Nearly 60 per cent of Japanese favour the cancellation of the Tokyo Olympics in the middle of the coronavirus pandemic, a survey conducted by Kyodo News showed on Sunday.
The survey indicated that 59.7 per cent of those polled agreed to cancel the postponed Olympics, while 25.2 per cent said the Games should be held without an audience and 12.6 per cent said the event should go ahead with a limited number of spectators.
The International Olympic Committee (IOC) and Japanese organizers are pressing ahead with the Games and are expected to make a decision in June on how many spectators will be allowed to enter venues.
They have already agreed in March to ban overseas fans from attending this summer's Games due to the pandemic.
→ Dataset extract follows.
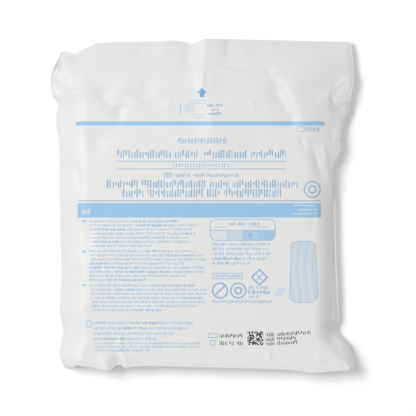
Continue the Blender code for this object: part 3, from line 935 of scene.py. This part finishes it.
def printed_film():
    finish = Finish("front_film", IOR=1.5, Specular_IOR_Level=0.35)
    place = finish.node("ShaderNodeTexCoord", {}, {}, "Object")
    film = finish.node("ShaderNodeUVMap", {"uv_map": "flat_film"}, {})
    u = finish.node("ShaderNodeSeparateXYZ", {}, {0: film}, "X") / MM
    v = finish.node("ShaderNodeSeparateXYZ", {}, {0: film}, "Y") / MM

    def within(value, low, high):
        return abs(value - (low + high) / 2) < (high - low) / 2

    def filled(bar):
        return within(u, bar.left, bar.right) * within(v, bar.low, bar.high)

    def any_of(masks):
        """The largest of the masks, each made only when it is needed, so that few are held at once."""
        masks = iter(masks)
        total = next(masks)
        for mask in masks:
            total = total.larger(mask)
        return total

    def rounded(bar, corner, inset=0.0):
        """A bar with rounded corners, drawn in all round by the inset."""
        reach_u = (bar.right - bar.left) / 2 - corner
        reach_v = (bar.high - bar.low) / 2 - corner
        off_u = (abs(u - (bar.left + bar.right) / 2) - reach_u).larger(0.0)
        off_v = (abs(v - (bar.low + bar.high) / 2) - reach_v).larger(0.0)
        return (off_u * off_u + off_v * off_v).root() < corner - inset

    def outlined(bar, corner, line):
        return rounded(bar, corner) - rounded(bar, corner, line)

    def ring(circle):
        off_u, off_v = u - circle.x, v - circle.y
        return abs((off_u * off_u + off_v * off_v).root() - circle.radius) < circle.line / 2

    def chance(cell, row):
        """A fixed random number from 0 to 1 for each cell of each row."""
        return finish.node("ShaderNodeTexWhiteNoise", {"noise_dimensions": "1D"}, {"W": cell + row * 7.31})

    def strokes(pitch, weight, row, level):
        """Uneven upright strokes along a row, some shorter than others, that stand for print."""
        place_along = u / pitch
        cell = place_along.floor()
        luck, other = chance(cell, row), chance(cell, row + 31.7)
        across = abs(place_along % 1.0 - (luck * 0.3 + 0.35)) < other * 0.12 + weight
        return across * (level > (other > 0.8) * 0.35) * (level < 1 - (luck > 0.5) * 0.25)

    def printed(lines, letters, height=v):
        """Lines of greeked words. Each place looks up which line it is in, and how far up that line."""
        words, row, level = 0.0, 0.0, 0.0
        for line in lines:
            mask = any_of(within(u, start, end) for start, end in line.words)
            mask = mask * within(height, line.low, line.high)
            words = words + mask
            row = row + mask * line.low
            level = level + mask * (line.high - line.low)
        return strokes(letters.pitch, letters.weight, row, (height - row) / level) * words

    def small_print(blocks):
        """Rows of greeked small print. Each place looks up its block's measures."""
        inside, left, right, top, pitch, tall, rows = 0.0, 0.0, 0.0, 0.0, 0.0, 0.0, 0.0
        for block in blocks:
            foot = block.top - block.rows * block.pitch
            mask = within(u, block.left, block.right) * within(v, foot, block.top)
            inside = inside + mask
            left, right = left + mask * block.left, right + mask * block.right
            top, pitch = top + mask * block.top, pitch + mask * block.pitch
            tall, rows = tall + mask * block.tall, rows + mask * block.rows
        depth = (top - v) / pitch
        row = depth.floor() + top
        luck = chance(row, 3.7)
        # Rows end unevenly, and the last one of a block is short
        end = right - (luck * luck * 0.2 + (depth > rows - 1) * 0.35) * (right - left)
        level = 1 - (depth % 1.0) * (pitch / tall)
        # There are gaps between words, and a few words together are bold
        word = (u + luck * 40) / (tall * 2.7)
        space = abs(word % 1.0 - chance(word.floor(), row) * 0.9) > 0.07
        bold = chance((word / 4.0).floor(), row + 5.3) > 0.82
        marks = strokes(tall * 0.42, bold * 0.14 + 0.23, row, level)
        return marks * space * inside * (u < end) * (level > 0.0)

    cloudy, relief = film_grain(finish, place)
    depth = finish.node("ShaderNodeAttribute", {"attribute_name": "header_depth"}, {}, 2)
    relief = relief + (depth * (np.pi * 2 / CRIMP_PITCH)).sine() * (depth < HEADER_SEAL_WIDTH) * CRIMP_DEPTH
    colour = finish.blend(FILM_WHITE, FILM_CLOUD, cloudy)

    # Small print, lines of words, and the two bands
    colour = finish.blend(colour, INK_SOFT, small_print(BLOCKS) * 0.95)
    colour = finish.blend(colour, INK_SOFT, any_of(filled(mark) for mark in MARKS) * 0.9)
    colour = finish.blend(colour, INK_TEXT, printed(SMALL_LINES, SMALL_LETTERS) * 0.85)
    colour = finish.blend(colour, INK_TEXT, printed(TINY_LINES, TINY_LETTERS) * 0.85)
    colour = finish.blend(colour, INK_TEXT, printed(HEADINGS, HEADING_LETTERS))
    colour = finish.blend(colour, INK_TEXT, printed(SPACED_LINES, SPACED_LETTERS) * 0.9)
    bands = any_of(filled(bar) for bar in BANDS)
    colour = finish.blend(colour, INK_BLUE, bands * 0.97)
    colour = finish.blend(colour, FILM_WHITE, printed(WHITE_LINES, SMALL_LETTERS) * 0.85)

    # Rules, frames and plain rings; one ring is barred, and a lozenge stands beside them
    lined = any_of(filled(rule) for rule in RULES)
    lined = lined.larger(any_of(outlined(bar, 0.6, 0.55) for bar in FRAMES))
    lined = lined.larger(outlined(SCALE_FRAME, SCALE_CORNER, 0.6))
    lined = lined.larger(any_of(ring(circle) for circle in RINGS))
    slash = abs((u - BARRED_RING.x) - (v - BARRED_RING.y)) < 0.9
    lined = lined.larger(slash * ring(BARRED_RING._replace(radius=3.0, line=6.0)))
    lined = lined.larger(abs(abs(u - LOZENGE.x) + abs(v - LOZENGE.y) - LOZENGE_REACH) < 0.95)
    cross = abs(abs(u - LOZENGE.x) - abs(v - LOZENGE.y)) < 0.6
    lined = lined.larger(cross * (abs(u - LOZENGE.x) < 2.6))
    colour = finish.blend(colour, INK_TEXT, lined * 0.92)

    # The arrow and the parting lines that show where to peel the header open
    spread = abs(v - PARTING.y) - ((u - PARTING.x) * 0.5).larger(0.0).smaller(PARTING_SPREAD)
    peel = within(u, -17.5, 1.6) * (abs(abs(spread - 1.6) - 1.1) < 0.3)
    ticks = within(u, -14.0, -8.0) * (abs(v - PARTING.y) < 2.2) * (abs((u / 2.0) % 1.0 - 0.5) < 0.2)
    colour = finish.blend(colour, INK_TEXT, peel.larger(ticks) * 0.5)
    head = (v > ARROW_SHOULDER) * (abs(u - ARROW.x) < (ARROW.y - v) * 0.85)
    shaft = within(v, 93.0, 97.0) * (abs(u - ARROW.x) < 1.9)
    colour = finish.blend(colour, INK_DEEP, head.larger(shaft))

    # The scale of cells from pale to deep, and its dots
    cells = sum((filled(bar) * tone for bar, tone in CELLS), 0.0) * rounded(SCALE_FRAME, SCALE_CORNER, 0.6)
    colour = finish.blend(colour, INK_BLUE, cells)
    dots = ring(DARK_DOT) + ring(PALE_DOT) * 0.4
    colour = finish.blend(colour, INK_DEEP, dots * 0.7)

    # A folded towel, and a swatch of draped cloth
    slant = abs(u - TOWEL.x - (v - TOWEL.y) * 0.8)
    towel = (abs(v - TOWEL.y) < 3.5) * (slant < 3.2)
    towel_edge = towel - (abs(v - TOWEL.y) < 3.0) * (slant < 2.6)
    colour = finish.blend(colour, INK_BLUE, (towel * 0.22).larger(towel_edge * 0.6))
    sway = (v * 0.09).sine() * 1.4
    drape = ((u * 0.95 + sway).sine() + (u * 2.3 + sway * 1.6).sine() * 0.5) * 0.33
    drape = drape + (v - SWATCH_MIDDLE.y) * 0.004 + 0.5
    reach = 10.6 - (v + 29.6) * 0.04
    swatch = rounded(SWATCH, SWATCH_CORNER) * (abs(u - SWATCH_MIDDLE.x) < reach)
    swatch_inside = rounded(SWATCH, SWATCH_CORNER, 0.7) * (abs(u - SWATCH_MIDDLE.x) < reach - 0.7)
    swatch_edge = swatch - swatch_inside
    colour = finish.blend(colour, INK_SOFT, (swatch * (0.22 + drape * 0.32)).larger(swatch_edge * 0.75))

    # Black print, put on later by an inkjet head: lines of figures and a square of random modules
    numbers = printed(BLACK_LINES, FIGURES)
    start = NUMBER_LINES[0].words[0][0]
    numbers = numbers.larger(printed(NUMBER_LINES, FIGURES, v - (u - start) * NUMBER_TILT))
    modules = filled(MODULES) * (chance((u / MODULE).floor(), (v / MODULE).floor()) > WHITE_MODULES)
    colour = finish.blend(colour, INK_BLACK, (numbers * 0.93).larger(modules))
    finish.feed(
        Base_Color=colour,
        Roughness=cloudy * 0.12 + 0.38 + bands * 0.04,
        Normal=finish.raise_by(relief, 0.0005),
    )
    return finish.material


x, y = footprint(FRONT_CELLS)
inside = np.stack([x, y, front_inner(x, y)], axis=2)
outside = lifted(inside, film_thickness(x, y))
front_web = film_shell("front_web_of_film", inside, outside)
give_map(front_web, np.tile(x.ravel(), 2) * PRINT_SCALE, np.tile(y.ravel(), 2) * PRINT_SCALE)
give_depth(front_web, np.tile((edge_at(FAR_EDGE, x) - y).ravel(), 2))
front_web.data.materials.append(printed_film())
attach(front_web, "root")
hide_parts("front_web")


# The studio: the pack lies on a white acrylic table, faintly lit from below, under one large soft light from
# its upper left, with an even white room round it. The camera looks straight down from far above, as on a
# copy stand.

TABLE_WHITE = (0.97, 0.97, 0.97, 1.0)
TABLE_GLOW = 0.045
TABLE_HALF = 2.5
TABLE_LEVEL = -0.3 * MM
CAMERA_HEIGHT = 4.0
PICTURE_PIXELS = 416
PIXEL = 0.85 * MM
PICTURE_WIDTH = PICTURE_PIXELS * PIXEL
PICTURE_MIDDLE = (3.65 * MM, -1.28 * MM)


def table_top():
    finish = Finish(
        "table_white", Roughness=0.8, Specular_IOR_Level=0.2, Emission_Color=(1.0, 1.0, 1.0, 1.0),
        Emission_Strength=TABLE_GLOW,
    )
    place = finish.node("ShaderNodeTexCoord", {}, {}, "Object")
    finish.feed(Base_Color=finish.blend(TABLE_WHITE, (0.96, 0.96, 0.96, 1.0), finish.noise(place, 3.0)))
    return finish.material


table_corners = [
    (side_x * TABLE_HALF, side_y * TABLE_HALF, TABLE_LEVEL)
    for side_x, side_y in ((-1, -1), (1, -1), (1, 1), (-1, 1))
]
table = make_object("table_top", table_corners, [(0, 1, 2, 3)])
table.data.materials.append(table_top())

scene = bpy.context.scene
camera_data = bpy.data.cameras.new("copy_stand_camera")
camera = bpy.data.objects.new("copy_stand_camera", camera_data)
scene.collection.objects.link(camera)
camera_data.lens = camera_data.sensor_width * CAMERA_HEIGHT / PICTURE_WIDTH
camera.location = (*PICTURE_MIDDLE, CAMERA_HEIGHT)
scene.camera = camera

light_data = bpy.data.lights.new("soft_light", "AREA")
light_data.energy = 65.0
light_data.size = 1.3
light = bpy.data.objects.new("soft_light", light_data)
light.location = (-1.42, 0.56, 3.0)
light.rotation_euler = (-light.location).to_track_quat("-Z", "Y").to_euler()
scene.collection.objects.link(light)

room = bpy.data.worlds.new("white_room")
scene.world = room
room.use_nodes = True
room.node_tree.nodes["Background"].inputs["Color"].default_value = (1.0, 1.0, 1.0, 1.0)
room.node_tree.nodes["Background"].inputs["Strength"].default_value = 0.55
scene.view_settings.view_transform = "Standard"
The survey comes about two months before the scheduled July 23 start of the Olympics in Tokyo, where the coronavirus state of emergency has been imposed since late April.
The measure has been expanded to nine prefectures on Sunday due to the rapid spread of new variants of the coronavirus.
Opposition to the Games has grown as Japan has been struggling to rein in a fourth wave of the pandemic and as people complain about the extremely slow pace of the roll-out of Covid-19 vaccines.
Only about 1 per cent of the country's 125 million population has been fully vaccinated since the beginning of the vaccination effort in mid-February.